This is used to set various numeric parameters controlling a Cox model fit.
Typically it would only be used in a call to coxph
.
coxph.control(eps = 1e-09, toler.chol = .Machine$double.eps^0.75,
iter.max = 20, toler.inf = sqrt(eps), outer.max = 10, timefix=TRUE)
Iteration continues until the relative change in the log partial likelihood is less than eps, or the absolute change is less than sqrt(eps). Must be positive.
Tolerance for detection of singularity during a Cholesky decomposition of the variance matrix, i.e., for detecting a redundant predictor variable.
Maximum number of iterations to attempt for convergence.
Tolerance criteria for the warning message about a possible infinite coefficient value.
For a penalized coxph model, e.g. with pspline terms, there is an outer loop of iteration to determine the penalty parameters; maximum number of iterations for this outer loop.
Resolve any near ties in the time variables.
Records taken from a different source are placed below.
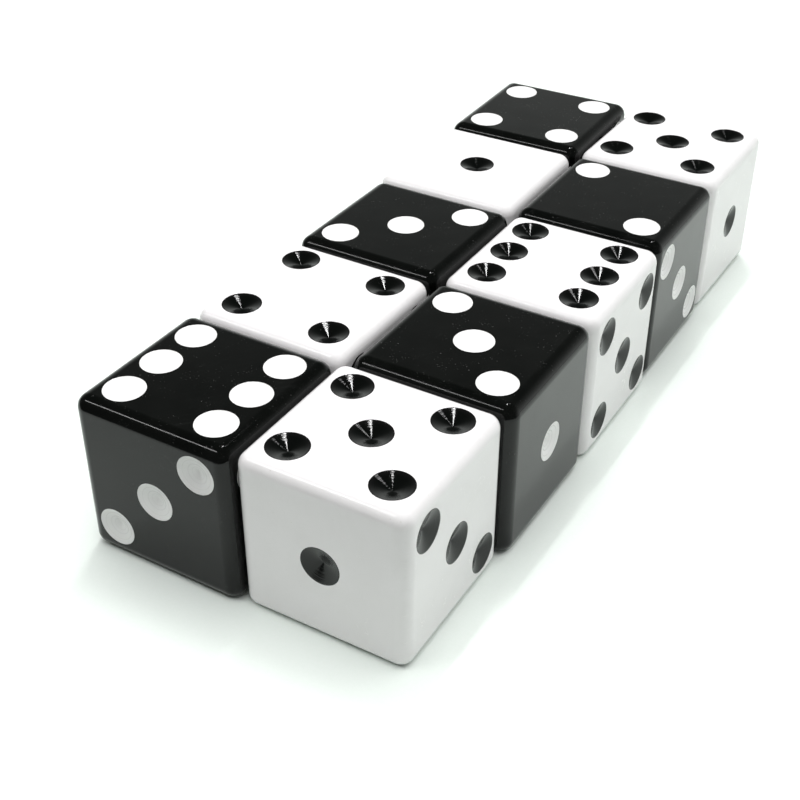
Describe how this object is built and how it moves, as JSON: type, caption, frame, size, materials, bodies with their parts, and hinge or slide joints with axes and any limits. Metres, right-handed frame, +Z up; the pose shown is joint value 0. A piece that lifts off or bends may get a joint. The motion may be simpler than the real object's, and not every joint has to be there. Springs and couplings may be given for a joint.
{
  "type": "dice set",
  "caption": "Loose rounded cube dice with drilled, painted pips, black with white and white with black, laid in a close block; each die tips over onto its next face.",
  "frame": {"origin": "on the surface the dice stand on, under the middle of the block of ten dice", "axes": "+Z up out of the surface, +Y back along the two columns of five dice, +X to the right across the two columns; the dice numbered 1 are at the front (-Y)"},
  "size_m": [0.0515, 0.1276, 0.025],
  "materials": {
    "black_plastic": "polished moulded plastic, fine handling scratches",
    "white_plastic": "polished moulded plastic, fine handling scratches",
    "white_paint": "satin enamel paint in the drilled pips",
    "black_paint": "gloss enamel paint in the drilled pips"
  },
  "bodies": {
    "black_die_1": {"black_die_1_body": "black_plastic", "black_die_1_pips": "white_paint"},
    "white_die_1": {"white_die_1_body": "white_plastic", "white_die_1_pips": "black_paint"},
    "white_die_2": {"white_die_2_body": "white_plastic", "white_die_2_pips": "black_paint"},
    "black_die_2": {"black_die_2_body": "black_plastic", "black_die_2_pips": "white_paint"},
    "black_die_3": {"black_die_3_body": "black_plastic", "black_die_3_pips": "white_paint"},
    "white_die_3": {"white_die_3_body": "white_plastic", "white_die_3_pips": "black_paint"},
    "white_die_4": {"white_die_4_body": "white_plastic", "white_die_4_pips": "black_paint"},
    "black_die_4": {"black_die_4_body": "black_plastic", "black_die_4_pips": "white_paint"},
    "black_die_5": {"black_die_5_body": "black_plastic", "black_die_5_pips": "white_paint"},
    "white_die_5": {"white_die_5_body": "white_plastic", "white_die_5_pips": "black_paint"}
  },
  "joints": [
    {"name": "black_die_1_tumble", "type": "hinge", "parent": "black_die_3", "child": "black_die_1", "pos_m": [-0.02365, -0.0511, 0.002], "axis": [-0.0052, -1, 0], "range_deg": [0, 90]},
    {"name": "white_die_1_tumble", "type": "hinge", "parent": "black_die_3", "child": "white_die_1", "pos_m": [0.02265, -0.05043, 0.002], "axis": [-0.0017, 1, 0], "range_deg": [0, 90]},
    {"name": "white_die_2_tumble", "type": "hinge", "parent": "black_die_3", "child": "white_die_2", "pos_m": [-0.0232, -0.02581, 0.002], "axis": [-0.0087, -1, 0], "range_deg": [0, 90]},
    {"name": "black_die_2_tumble", "type": "hinge", "parent": "black_die_3", "child": "black_die_2", "pos_m": [0.02365, -0.02512, 0.002], "axis": [0.0017, 1, 0], "range_deg": [0, 90]},
    {"name": "white_die_3_tumble", "type": "hinge", "parent": "black_die_3", "child": "white_die_3", "pos_m": [0.0238, 0.00029, 0.002], "axis": [-0.0035, 1, 0], "range_deg": [0, 90]},
    {"name": "white_die_4_tumble", "type": "hinge", "parent": "black_die_3", "child": "white_die_4", "pos_m": [-0.02345, 0.02509, 0.002], "axis": [0.0052, -1, 0], "range_deg": [0, 90]},
    {"name": "black_die_4_tumble", "type": "hinge", "parent": "black_die_3", "child": "black_die_4", "pos_m": [0.02325, 0.02562, 0.002], "axis": [-0.0017, 1, 0], "range_deg": [0, 90]},
    {"name": "black_die_5_tumble", "type": "hinge", "parent": "black_die_3", "child": "black_die_5", "pos_m": [-0.02355, 0.05057, 0.002], "axis": [0.0175, -0.9998, 0], "range_deg": [0, 90]},
    {"name": "white_die_5_tumble", "type": "hinge", "parent": "black_die_3", "child": "white_die_5", "pos_m": [0.0232, 0.05114, 0.002], "axis": [0.0105, 0.9999, 0], "range_deg": [0, 90]}
  ]
}
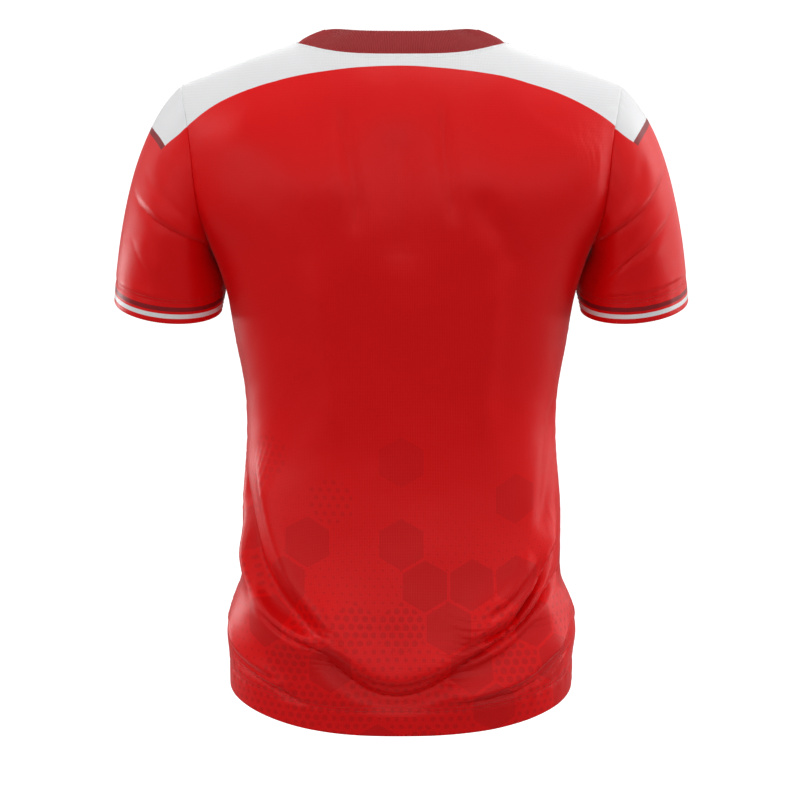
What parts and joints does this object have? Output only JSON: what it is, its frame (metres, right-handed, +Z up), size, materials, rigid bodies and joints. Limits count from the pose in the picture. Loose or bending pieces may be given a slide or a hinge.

a list containing the values of each of the above constants
The convergence tolerances are a balance. Users think they want THE maximum point of the likelihood surface, and for well behaved data sets where this is quadratic near the max a high accuracy is fairly inexpensive: the number of correct digits approximately doubles with each iteration. Conversely, a drop of .0001 from the maximum in any given direction will be correspond to only about 1/20 of a standard error change in the coefficient. Statistically, more precision than this is straining at a gnat. Based on this the author originally had set the tolerance to 1e-5, but relented in the face of multiple "why is the answer different than package X" queries.
Asking for results that are too close to machine precision
(double.eps) is a fool's errand; a reasonable critera is often the
square root of that precision. The Cholesky decompostion needs to be
held to a higher standard than the overall convergence criterion, however.
The tolerance.inf
value controls a warning message; if it is
too small incorrect warnings can appear, if too large some actual cases of
an infinite coefficient will not be detected.
The most difficult cases are data sets where the MLE coefficient is
infinite; an example is a data set where at each death time,
it was the subject with the largest
covariate value who perished. In that situation the coefficient
increases at each iteration while the log-likelihood asymptotes to a
maximum. As iteration proceeds there is a race condition
condition for three endpoint: exp(coef) overflows,
the Hessian matrix become singular, or the change in loglik is small
enough to satisfy the convergence criterion. The first two are
difficult to anticipate and lead to numeric diffculties, which is
another argument for moderation in the choice of eps
.
See the vignette "Roundoff error and tied times" for a more
detailed explanation of the timefix
option. In short, when
time intervals are created via subtraction then two time intervals that are
actually identical can appear to be different due to floating point
round off error, which in turn can make coxph
and
survfit
results dependent
on things such as the order in which operations were done or the
particular computer that they were run on.
Such cases are unfortunatedly not rare in practice.
The timefix=TRUE
option adds
logic similar to all.equal
to ensure reliable results.
In analysis of simulated data sets, however, where often by defintion there
can be no duplicates, the option will often need to be set to
FALSE
to avoid spurious merging of close numeric values.